Unter dem Eindruck der Masseninfektionen seiner Beschäftigten kündigte das Fleischimperium Tönnies am Dienstag weitreichende Maßnahmen an. Sie beinhalten die „Abschaffung von Werkverträgen in allen Kernbereichen der Fleischgewinnung – Direkteinstellung dieser Mitarbeiter in die Tönnies-Unternehmensgruppe“ und die „zügige Schaffung von ausreichendem und angemessenem Wohnraum für die Beschäftigten der Unternehmensgruppe an den Standorten“, „möglichst“ ab dem 1. Januar 2021. Tönnies fürchtet um die „gesellschaftliche Akzeptanz“ seiner Branche. Das hindert ihn aber nicht daran, selbst den konzerneigenen Beschäftigten einen Tarifvertrag zu verweigern.
Der Corona-Ausbruch bei Tönnies in Rheda-Wiedenbrück mit inzwischen mehr als 1.500 nachweislich infizierten „Mitarbeitern“ ist das Ergebnis gewollter Versäumnisse in der Vergangenheit.

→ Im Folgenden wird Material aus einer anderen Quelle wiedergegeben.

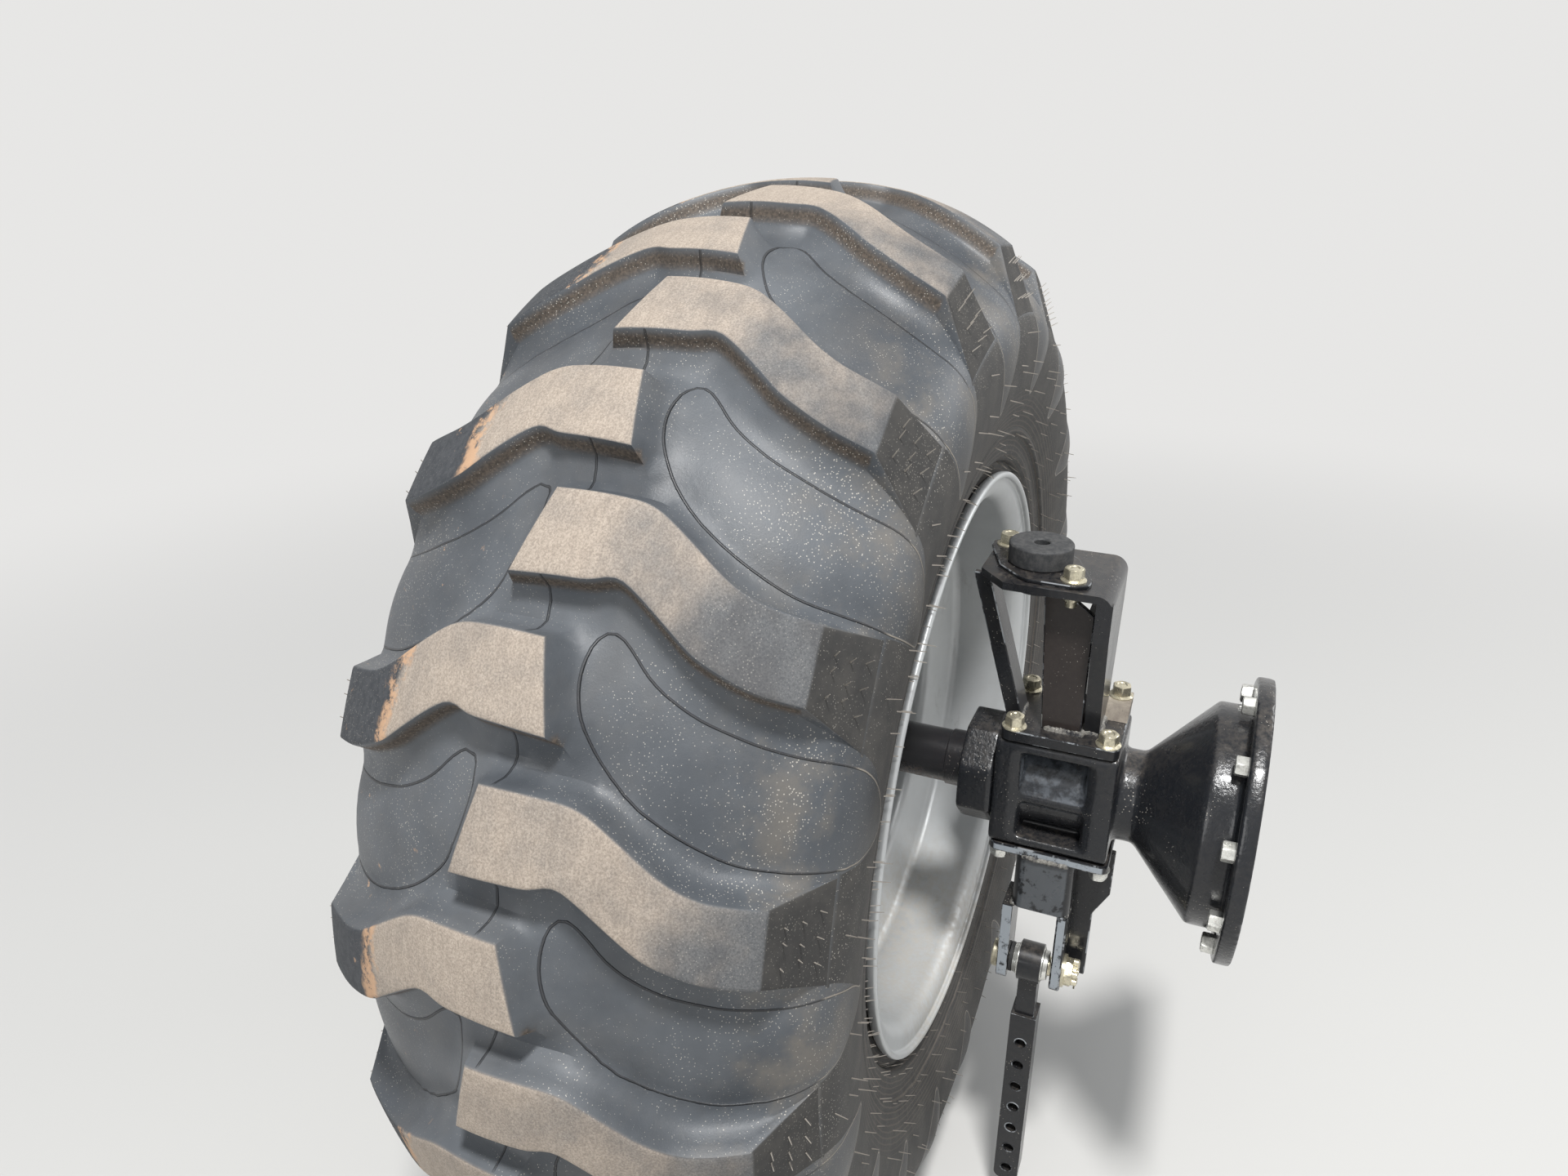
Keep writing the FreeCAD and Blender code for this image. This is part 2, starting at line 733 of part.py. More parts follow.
ear_low = d.pin_z - d.ear_below_pin
outer_ear_start = d.channel_end - d.ear_thickness + d.ear_overhang
for label, start in (
    ("bracket_ear_inner", d.channel_start),
    ("bracket_ear_outer", outer_ear_start),
):
    ear = new_body(label)
    ear_plan = new_sketch(ear, "XZ_Plane", -start - d.ear_thickness)
    outline(ear_plan, block((-half_x, ear_low), (-half_x + d.ear_width, channel_low)))
    pad(ear, ear_plan, d.ear_thickness)
    round_edges(ear, d.corner_radius, "x", "z", [
        (-half_x, ear_low), (-half_x + d.ear_width, ear_low),
    ])
    ear_hole = new_sketch(ear, "XZ_Plane", -start)
    circle(ear_hole, -half_x + d.ear_width / 2, d.pin_z, d.pin_radius + d.pin_clearance)
    pocket(ear, ear_hole, d.ear_thickness * 3, both_ways=True)

# Gusset down the front edge of the inner ear.
ear_inboard = d.channel_start
ear_middle = ear_inboard + d.ear_thickness / 2
bracket_gusset = new_body("bracket_gusset")
gusset_line = new_sketch(bracket_gusset, "YZ_Plane", -half_x + d.ear_width)
outline(gusset_line, [
    (ear_middle, plate_low),
    (ear_middle, ear_low + d.ear_below_pin),
    (ear_inboard, ear_low),
    (ear_inboard - d.gusset_tail, ear_low),
    (ear_inboard - d.gusset_tail, plate_low - d.gusset_shoulder - d.gusset_slope),
    (ear_inboard - d.gusset_reach, plate_low - d.gusset_shoulder),
    (ear_inboard - d.gusset_reach, plate_low),
])
pad(bracket_gusset, gusset_line, d.gusset_sheet)

# Pin of the bracket, along Y, with its head outboard.
pin_x = -half_x + d.ear_width / 2
pin_inner = ear_inboard - d.pin_tail
pin_outer = outer_ear_start + d.ear_thickness
stabiliser_pin = new_body("stabiliser_pin")
pin_line = new_sketch(stabiliser_pin, "YZ_Plane")
outline(pin_line, [
    (pin_inner, 0),
    (pin_inner, d.pin_radius),
    (pin_outer, d.pin_radius),
    (pin_outer, d.pin_radius + d.pin_head_rise),
    (pin_outer + d.pin_head_length, d.pin_radius + d.pin_head_rise),
    (pin_outer + d.pin_head_length, 0),
])
revolve(stabiliser_pin, pin_line)
tie(stabiliser_pin, "Placement.Base.x", pin_x)
tie(stabiliser_pin, "Placement.Base.z", d.pin_z)

# Stabiliser bar: a ball eye with its collars, a square shank and a square bar with a row of holes.
bar_y = (d.channel_start + d.ear_thickness + outer_ear_start) / 2
bar = new_body("stabiliser_bar")
eye_line = new_sketch(bar, "XZ_Plane", -bar_y)
circle(eye_line, 0, 0, d.eye_radius)
pad(bar, eye_line, d.eye_width, both_ways=True)
collar_line = new_sketch(bar, "XZ_Plane", -bar_y)
circle(collar_line, 0, 0, d.ball_radius)
pad(bar, collar_line, d.eye_width + d.collar_length * 2, both_ways=True)
for top, low, half in (
    (0, -d.shank_length, d.shank_width / 2),
    (-d.shank_length, -d.bar_length, d.bar_width / 2),
):
    bar_plan = new_sketch(bar, "XY_Plane", low)
    outline(bar_plan, block((-half, bar_y - half), (half, bar_y + half)))
    pad(bar, bar_plan, top - low)
round_edges(bar, d.corner_radius, "y", "z", [
    (bar_y + d.bar_width / 2 * side, -d.bar_length) for side in (-1, 1)
])
eye_bore = new_sketch(bar, "XZ_Plane", -bar_y)
circle(eye_bore, 0, 0, d.pin_radius + d.running_clearance)
pocket(bar, eye_bore, d.bar_width * 2, both_ways=True)
bar_hole = new_sketch(bar, "YZ_Plane", 0)
circle(bar_hole, bar_y, -d.bar_length + d.bar_hole_end, d.bar_hole_radius)
bar_cut = pocket(bar, bar_hole, d.bar_width * 2, both_ways=True)
row_of_holes = bar.newObject("PartDesign::LinearPattern", "bar_hole_row")
row_of_holes.Originals = [bar_cut]
z_axis = next(f for f in bar.Origin.OriginFeatures if f.Role == "Z_Axis")
row_of_holes.Direction = (z_axis, [""])
row_of_holes.Mode = "Spacing"
tie(row_of_holes, "Offset", d.bar_hole_pitch)
tie(row_of_holes, "Occurrences", d.bar_hole_count)
bar.Tip = row_of_holes
doc.recompute()
tie(bar, "Placement.Base.x", pin_x)
tie(bar, "Placement.Base.z", d.pin_z)

# Tyre: a hollow carcass of tangent arcs with two rows of lugs fused to it.
# One lug, as stations from its inner end across the crown to its foot on the sidewall.
# Columns: distance of the upper edge from the centre line, its angle, the same for the lower
# edge, and how far the top lies under the crown arc.
LUG_STATIONS = (
    (-14, 24.4, -31, 18.2, 0),
    (63, 24.4, 46, 18.9, 0),
    (119, 20.9, 101, 16.2, 0),
    (150, 19.5, 146, 14.0, 0),
    (187, 19.4, 188, 13.5, 0),
    (215, 19.1, 216, 10.2, 43),
)
tyre_y = size("wheel_centre_y")
tyre_r = size("tyre_radius")
half_width = size("tyre_half_width")
crown_centre = tyre_r - size("crown_radius")
CROWN_TURN = 90  # the crown arc's turn at the centre line, in degrees
SIDE_TURN = math.radians(28)  # how far the sidewall's arc turns before it meets the bead
ROOT_FALL = 0.6  # share of a station's depth under the crown that the lug's root takes too


def crown(y, sink):
    """Radius from the axle of the crown arc, sunk by so much, at a distance y from the centre line."""
    arc = size("crown_radius") - sink
    return crown_centre + math.sqrt(max(arc * arc - y * y, 1))


def arc_points(centre_y, centre_r, arc, angles):
    """Points of an arc in the half section; angles are degrees up from outboard."""
    turns = [math.radians(a) for a in angles]
    return [(centre_y + arc * math.cos(a), centre_r + arc * math.sin(a)) for a in turns]


def half_line(sink, wall, shoulder, bead_y, bead_r, steps):
    """Half a section line from the crown to the bead: crown, shoulder and sidewall arcs.

    steps gives the number of flats on each arc; the sidewall's is stretched to end on the bead.
    """
    arc = size("crown_radius") - sink
    side_y = half_width - wall
    centre_y = side_y - shoulder
    centre_r = crown_centre + math.sqrt((arc - shoulder) ** 2 - centre_y**2)
    meet = math.degrees(math.atan2(centre_r - crown_centre, centre_y))
    top = CROWN_TURN - (CROWN_TURN - meet) / (2 * steps[0] + 1)
    on_crown = [top - (top - meet) * n / steps[0] for n in range(steps[0] + 1)]
    on_shoulder = [meet - meet * n / steps[1] for n in range(1, steps[1] + 1)]
    points = arc_points(0, crown_centre, arc, on_crown)
    points += arc_points(centre_y, centre_r, shoulder, on_shoulder)
    across, down = side_y - bead_y, centre_r - bead_r
    for n in range(1, steps[2] + 1):
        turn = SIDE_TURN * n / steps[2]
        inward = (1 - math.cos(turn)) / (1 - math.cos(SIDE_TURN))
        fallen = math.sin(turn) / math.sin(SIDE_TURN)
        points.append((side_y - across * inward, centre_r - down * fallen))
    return points


def section():
    """The closed section of the carcass, as distances from the centre line and radii."""
    clear = size("bead_clearance")
    # A flat is nearest the axle at mid chord, so its corners stand out by this factor.
    corner = 1 / math.cos(math.pi / size("tyre_flats"))
    bead_y = size("rim_half_width") - clear
    bead_r = rim_flange_radius.value + size("bead_lift")
    seat_r = (size("rim_bead_radius") + clear) * corner
    toe_y = bead_y - size("bead_width")
    tread, wall, shoulder = size("tread_depth"), size("sidewall"), size("shoulder_radius")
    outer = half_line(tread, 0, shoulder, bead_y, bead_r, (2, 2, 2))
    outer += [(bead_y, seat_r), (toe_y, seat_r)]
    toe_r = bead_r + size("toe_lift")
    inner = half_line(
        tread + size("tread_wall"), wall, shoulder - wall, toe_y, toe_r, (1, 1, 1)
    )
    half = outer + inner[::-1]
    left, right = [(-y, r) for y, r in half], half
    outer_count = len(outer)
    return (
        left[:outer_count][::-1] + right[:outer_count] + right[outer_count:]
        + left[outer_count:][::-1]
    )


def carcass():
    """The carcass as flats round the axle, one flat per chord of the section's arcs."""
    line = section()
    flats = int(size("tyre_flats"))
    step = 360 / flats
    faces = []
    for n in range(flats):
        here, there = n * step, (n + 1) * step
        for (y1, r1), (y2, r2) in zip(line, line[1:] + line[:1]):
            corners = [
                on_tyre(1, y1, r1, here),
                on_tyre(1, y2, r2, here),
                on_tyre(1, y2, r2, there),
                on_tyre(1, y1, r1, there),
            ]
            faces.append(Part.Face(Part.makePolygon([*corners, corners[0]])))
    shell = Part.makeShell(faces)
    solid = Part.makeSolid(shell)
    if solid.Volume < 0:
        solid.reverse()
    return solid


def on_tyre(side, y, r, degrees):
    """A point of the tyre; degrees run up from the rear horizontal."""
    turn = math.radians(degrees)
    return FreeCAD.Vector(-r * math.cos(turn), tyre_y + side * y, r * math.sin(turn))


def lug(side, turn):
    """One lug as a closed shell of triangles between neighbouring stations."""
    draft = size("lug_draft")
    root = size("tread_depth") + size("lug_root")
    rings = []
    last = len(LUG_STATIONS) - 1
    for n, (upper_y, upper, lower_y, lower, under) in enumerate(LUG_STATIONS):
        end = -draft if n == 0 else 0
        low_r = crown(upper_y, root) - under
        spread = math.degrees(draft / low_r) if n < last else 0
        inward = size("lug_foot_inset") if n == last else 0
        rings.append([
            on_tyre(side, upper_y, crown(upper_y, 0) - under, turn + upper),
            on_tyre(side, lower_y, crown(lower_y, 0) - under, turn + lower),
            on_tyre(side, lower_y + end - inward, crown(lower_y, root) - under * ROOT_FALL,
                    turn + lower - spread),
            on_tyre(side, upper_y + end - inward, crown(upper_y, root) - under * ROOT_FALL,
                    turn + upper + spread),
        ])
    faces = [(rings[0][0], rings[0][1], rings[0][2]), (rings[0][0], rings[0][2], rings[0][3])]
    faces += [(rings[-1][0], rings[-1][1], rings[-1][2]), (rings[-1][0], rings[-1][2], rings[-1][3])]
    for here, there in zip(rings, rings[1:]):
        for a in range(4):
            b = (a + 1) % 4
            faces.append((here[a], here[b], there[b]))
            faces.append((here[a], there[b], there[a]))
    shell = Part.Shell([Part.Face(Part.makePolygon([*three, three[0]])) for three in faces])
    solid = Part.Solid(shell)
    if solid.Volume < 0:
        solid.reverse()
    return solid


pitch = 360 / size("lug_pairs")
lugs = []
for n in range(int(size("lug_pairs"))):
    lugs.append(lug(-1, n * pitch))
    lugs.append(lug(1, (n + 0.5) * pitch))
tyre = doc.addObject("Part::Feature", "tyre")
tyre.Shape = carcass().fuse(lugs)
keep(tyre, "tyre")

doc.recompute()
for thing in doc.Objects:
    if {"Invalid", "Error"} & set(thing.State):
        raise RuntimeError(f"{thing.Name} did not compute: {thing.State}")
os.makedirs("parts", exist_ok=True)
for thing in BUILT:
    shape = thing.Shape
    if shape.isNull() or not shape.isValid():
        raise RuntimeError(thing.Label + " has no sound shape")
    shape.exportStep(f"parts/{thing.Label}.step")
    print(f"{thing.Label:20s} solids {len(shape.Solids)} faces {len(shape.Faces)}")
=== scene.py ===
"""Looks of the rear wheel unit: tyre, rim, castings, sheet steel and fasteners, floor, light, camera.

The frame is in metres.  The wheel turns about the line x 0, z 0.
"""

import math
from functools import partialmethod

import bmesh
import bpy
import numpy as np
from mathutils import Matrix, Vector
from mathutils.geometry import delaunay_2d_cdt


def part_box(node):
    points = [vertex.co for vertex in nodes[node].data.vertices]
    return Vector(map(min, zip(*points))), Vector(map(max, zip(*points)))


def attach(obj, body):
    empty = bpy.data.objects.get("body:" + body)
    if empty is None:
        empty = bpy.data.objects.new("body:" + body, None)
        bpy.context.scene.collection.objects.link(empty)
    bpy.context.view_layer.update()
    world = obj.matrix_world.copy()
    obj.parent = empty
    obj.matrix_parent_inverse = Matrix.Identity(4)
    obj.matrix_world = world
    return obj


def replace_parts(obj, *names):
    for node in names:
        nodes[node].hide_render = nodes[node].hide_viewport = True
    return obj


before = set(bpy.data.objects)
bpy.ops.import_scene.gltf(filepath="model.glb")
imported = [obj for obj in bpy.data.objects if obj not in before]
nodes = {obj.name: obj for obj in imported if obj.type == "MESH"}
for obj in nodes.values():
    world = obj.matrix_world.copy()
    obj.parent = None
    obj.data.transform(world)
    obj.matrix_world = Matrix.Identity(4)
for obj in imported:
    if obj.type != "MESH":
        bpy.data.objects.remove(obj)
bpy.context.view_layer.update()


def new_piece(name, points, faces, sharp=35):
    """A closed mesh piece with smooth shading and sharp edges over so many degrees."""
    mesh = bpy.data.meshes.new(name)
    mesh.from_pydata([tuple(p) for p in points], [], [tuple(int(n) for n in f) for f in faces])
    mesh.validate()
    form = bmesh.new()
    form.from_mesh(mesh)
    bmesh.ops.recalc_face_normals(form, faces=form.faces)
    form.to_mesh(mesh)
    form.free()
    mesh.shade_smooth()
    mesh.set_sharp_from_angle(angle=math.radians(sharp))
    piece = bpy.data.objects.new(name, mesh)
    bpy.context.scene.collection.objects.link(piece)
    return piece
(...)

Nichts ist neu an den Arbeits- und Lebensbedingungen der Kolleginnen und Kollegen in der fleischverarbeitenden Industrie, vorweg dabei Marktführer Tönnies. Die Stammbelegschaften werden in diesen Werken klein gehalten. Der überwiegende Teil der abhängig Beschäftigten kommt über Subunternehmer als Werkvertragsarbeiter in das Unternehmen. Dort werden entsprechende Tätigkeiten wie das Zerlegen abverlangt. Lohnabrechnungen von Verleihern sieht man keine.
Nach der harten körperlichen Knochenmaloche in den kühlen Schlachtbetrieben geht es mit dem Subunternehmer-Kleinbus, oft mit sechs bis acht Kolleginnen und Kollegen besetzt, ab zur Unterkunft. Das sind häufig völlig heruntergekommene Gasthöfe, uralte Hotels oder Wohnhäuser, natürlich auch vom Subunternehmer angemietet. „Sowohl für den Transfer vom Werk zur Unterkunft und für die Unterkunft zahlt der Kollege aus Osteuropa. Für die Unterbringung eines Arbeitnehmers reichen neun Quadratmeter aus, das entspricht der deutschen Rechtsnorm. Also werden Betten übereinandergestellt und es teilen sich vier bis sechs, oft auch sechs bis acht Kollegen einen Raum“, erläutert Ortwin Swiderski, der als DGB-Vorsitzender in Coesfeld Erfahrungen während der Ausbreitung der Pandemie bei den Beschäftigten von Westfleisch im Mai des Jahres sammelte.
Rechtsgrundlage sind die seit 2007 von der EU zugelassenen sogenannten Werkverträge, die der Unternehmer mit einem Subunternehmer abschließt, um mit dessen Hilfe lästigen „Sozialklimbim“ wie Kündigungsschutz und Sozialleistungen auszuhebeln. „Solche Werkverträge wuchern derzeit krebsartig und breiten sich flächendeckend über das ganze Land aus und ersetzen mehr und mehr die in Verruf geratene Leiharbeit. Des Pudels Kern hierfür ist die Einführung des Mindestlohnes für Leiharbeiter im Mai 2011. Um eben diesen Mindestlohn zu unterlaufen, treten immer mehr Unternehmen die Arbeit pro forma an ‚Dienstleistungs‘-Unternehmen ab und brauchen so auch auf Tarifverträge keine Rücksicht zu nehmen“, schrieb UZ in ihrer Ausgabe vom 10. August 2012, in der sie die Situation polnischer Werkvertragsarbeiterinnen bei Gustoland/Westfleisch in Oer-Erkenschwick dokumentierte. Das System ist also alt und floriert, nicht nur in der fleischverarbeitenden Industrie.
NRW-Ministerpräsident Laschet sorgte in der vergangenen Woche für Gesprächsstoff hinsichtlich der Lockerungen und der Ausbreitung der Pandemie bei Tönnies: „Das sagt darüber überhaupt nichts aus, weil Rumänen und Bulgaren da eingereist sind und da der Virus herkommt. Das wird überall passieren.“ Auch wenn Laschet danach zurückruderte und „substanzielle Verbesserungen bei den Bedingungen, insbesondere für Arbeitnehmer aus Bulgarien und Rumänien“ ankündigte, wird das die aktuellen Bilder nicht übertünchen: Ganze Wohnsiedlungen wie in Verl, die von ausländischen „Mitarbeitern“ des Fleischbetriebs Tönnies bewohnt werden müssen, sind in Quarantäne gesteckt und mit Stahlgittern abgeriegelt worden.
Für die Kreise Gütersloh und Warendorf verfügte Nordrhein-Westfalens Ministerpräsident Laschet am Dienstag einen neuen Lockdown. Der Ruhezustand gelte bis zum 30. Juni und werde „mehr Klarheit verschaffen“. Welche Klarheit über die Ursachen der Verbreitung des Virus innerhalb der Belegschaft von Tönnies braucht Laschet denn noch?